One problem that this plebeian credentialism creates is endemic irresponsibility. If all power comes the supposed lack of power (“we’re outsiders fighting for our survival”,) then being in the position to govern undermines the initial claim to legitimacy. You get all sorts of absurd things to keep these politics operating, like the president, the most powerful official, claiming he’s the victim of a conspiracy of elites to undermine him. The culture wars also function according to these dynamics. When the only possible legitimation of power has become its absence we get a situation where in order to demonstrate power one has to deny its possession or existence: “I am not really exercising power, this is merely a last ditch protest, I am under severe threat” and so forth. (Flight 93 election type discourse, for instance.) In this way, no one ever has to take responsibility: everything becomes a cri de couer, rather than an action with consequences.

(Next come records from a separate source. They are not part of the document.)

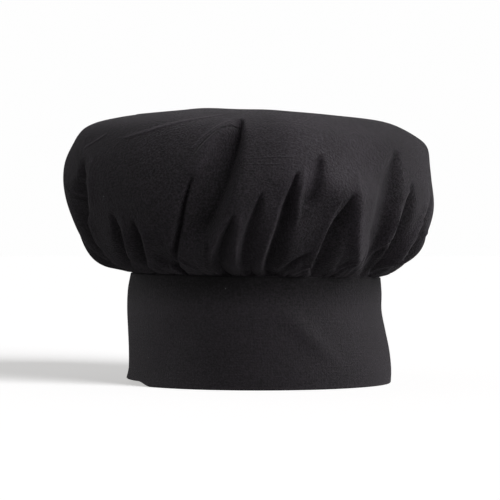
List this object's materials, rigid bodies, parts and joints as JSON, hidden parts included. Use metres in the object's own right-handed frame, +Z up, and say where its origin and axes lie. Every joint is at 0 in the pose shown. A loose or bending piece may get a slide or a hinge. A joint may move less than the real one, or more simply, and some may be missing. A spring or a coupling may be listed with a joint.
{
  "type": "chef hat",
  "caption": "Puffed black cotton hat with a gathered mushroom-shaped crown that folds over a plain straight headband.",
  "frame": {"origin": "middle of the crown's bounding box, on the surface that the hem of the headband stands on", "axes": "+Z up through the crown, -Y towards the front that the picture shows, +X to the right in that view"},
  "size_m": [0.2648, 0.26, 0.194],
  "materials": {
    "crown_cloth": "matte plain-weave cotton poplin, black, one layer",
    "headband_cloth": "matte plain-weave cotton poplin, black, folded double"
  },
  "bodies": {
    "root": {"crown": "crown_cloth", "headband": "headband_cloth"}
  },
  "joints": []
}
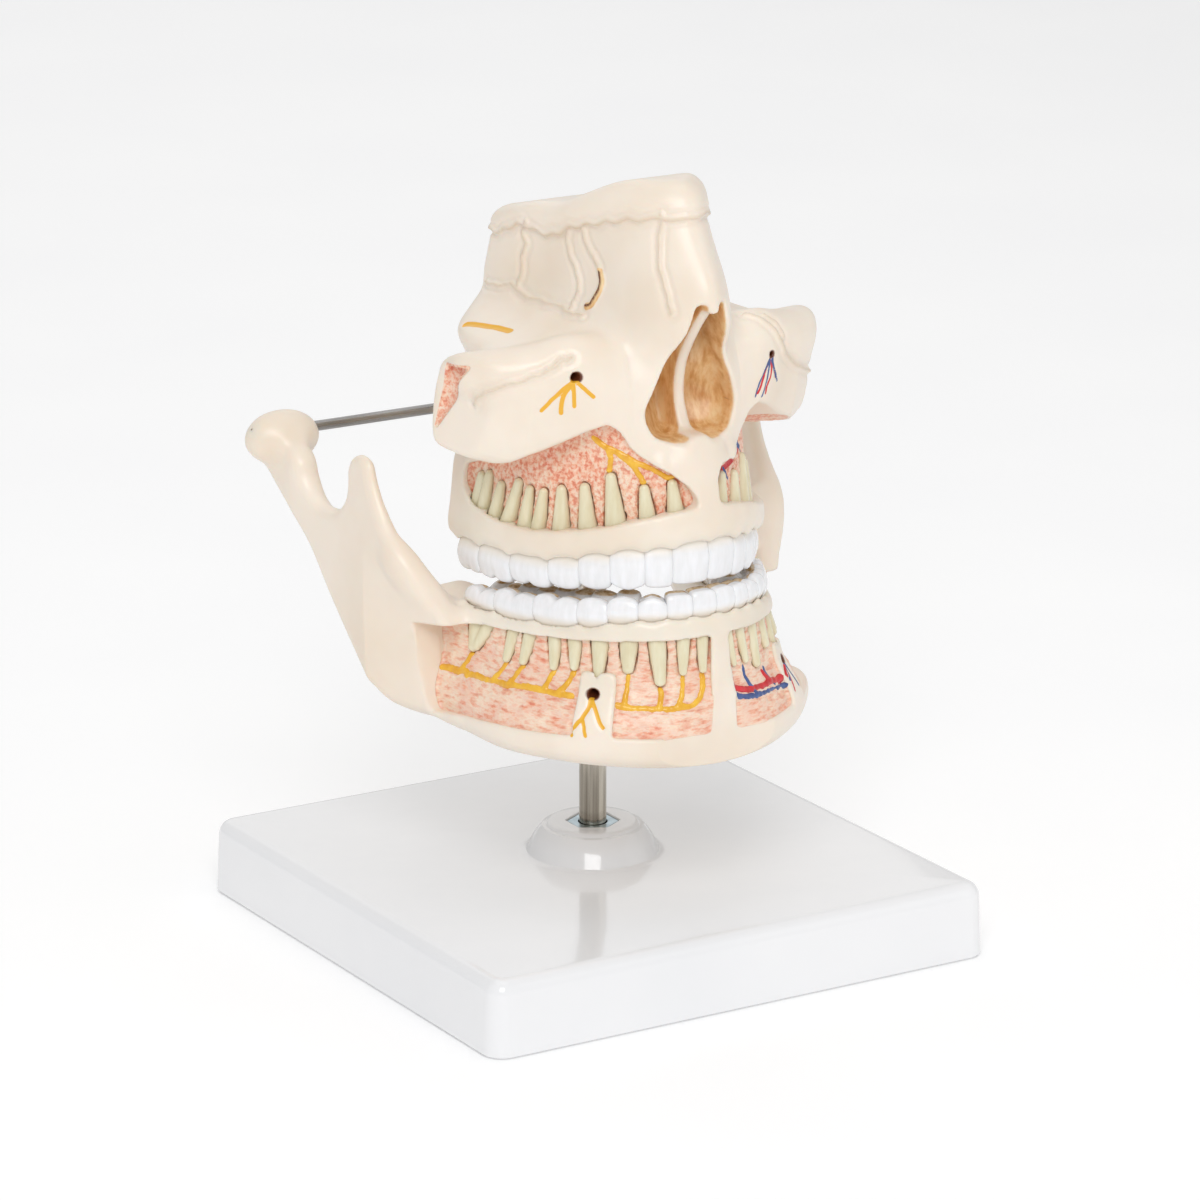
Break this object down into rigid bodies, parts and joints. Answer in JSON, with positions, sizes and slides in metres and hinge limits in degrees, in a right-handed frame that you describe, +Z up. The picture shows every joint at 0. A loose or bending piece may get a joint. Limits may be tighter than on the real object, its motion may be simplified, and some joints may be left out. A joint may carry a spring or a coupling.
{
  "type": "typodont model",
  "caption": "Life-size jaw model on a square stand, with a hinged lower jaw, separate teeth and bone windows over the roots.",
  "frame": {"origin": "middle of the base's underside, on the surface it stands on", "axes": "+Z up, the face looks along -Y, the model's left side is at +X"},
  "size_m": [0.128, 0.131, 0.1786],
  "materials": {
    "base": "polished white moulding",
    "bone": "satin cast plastic, warm ivory",
    "tooth": "polished, slightly translucent crown over a cream root",
    "nickel": "nickel plated bright bar",
    "zinc": "zinc plated",
    "nerve": "painted yellow",
    "artery": "painted red",
    "vein": "painted blue"
  },
  "bodies": {
    "stand": {"base_shell": "base", "stand_post": "nickel", "post_nut_top": "zinc", "post_washer": "zinc", "post_nut_bottom": "zinc"},
    "upper_jaw": {"maxilla": "bone", "hinge_rod": "nickel", "nerve_upper_right": "nerve", "tooth_upper_left_canine": "tooth", "tooth_upper_left_incisor_1": "tooth", "tooth_upper_left_incisor_2": "tooth", "tooth_upper_left_molar_1": "tooth", "tooth_upper_left_molar_2": "tooth", "tooth_upper_left_molar_3": "tooth", "tooth_upper_left_premolar_1": "tooth", "tooth_upper_left_premolar_2": "tooth", "tooth_upper_right_canine": "tooth", "tooth_upper_right_incisor_1": "tooth", "tooth_upper_right_incisor_2": "tooth", "tooth_upper_right_molar_1": "tooth", "tooth_upper_right_molar_2": "tooth", "tooth_upper_right_molar_3": "tooth", "tooth_upper_right_premolar_1": "tooth", "tooth_upper_right_premolar_2": "tooth"},
    "lower_jaw": {"mandible": "bone", "artery_lower_left": "artery", "nerve_lower_front": "nerve", "nerve_lower_right": "nerve", "vein_lower_left": "vein", "tooth_lower_left_canine": "tooth", "tooth_lower_left_incisor_1": "tooth", "tooth_lower_left_incisor_2": "tooth", "tooth_lower_left_molar_1": "tooth", "tooth_lower_left_molar_2": "tooth", "tooth_lower_left_molar_3": "tooth", "tooth_lower_left_premolar_1": "tooth", "tooth_lower_left_premolar_2": "tooth", "tooth_lower_right_canine": "tooth", "tooth_lower_right_incisor_1": "tooth", "tooth_lower_right_incisor_2": "tooth", "tooth_lower_right_molar_1": "tooth", "tooth_lower_right_molar_2": "tooth", "tooth_lower_right_molar_3": "tooth", "tooth_lower_right_premolar_1": "tooth", "tooth_lower_right_premolar_2": "tooth"}
  },
  "joints": [
    {"name": "post_swivel", "type": "hinge", "parent": "stand", "child": "upper_jaw", "pos_m": [0, 0, 0.1], "axis": [0, 0, 1], "continuous": true},
    {"name": "jaw_hinge", "type": "hinge", "parent": "upper_jaw", "child": "lower_jaw", "pos_m": [0, 0.0525, 0.11], "axis": [1, 0, 0], "range_deg": [-0.2, 18]}
  ]
}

Theoretically, in a democratic society, power should be not static, it flows from the people to the government and from the government back to the people. Ideally we should all grow accustomed to the alternating roles of ruler and ruled, depending on the political circumstances of the moment. But the system of plebeian credentialism seems to create a situation where the power of ruler and the position of ruled can be seized simultaneously and held without responsibility. This is not at all to say that people’s struggles in life do not uniquely qualify them to understand and address issues that others will not and cannot, even despite their best efforts. The reason it’s so valuable to forge plebeian credentials is because the real deal is something important. But this is not all just a system of deception, it’s a system of self-deception as well: we willingly accept phony credentials because we also get something out of it, too—even though the goods might be cheap and shoddy, at least there’s an immediate kick. Neither is any amount of moral handwringing is going to end public duplicity, that’s just a given, but maybe it’s possible to catch our own gullibility from time to time. Of course, that would mean sometimes giving up something, too.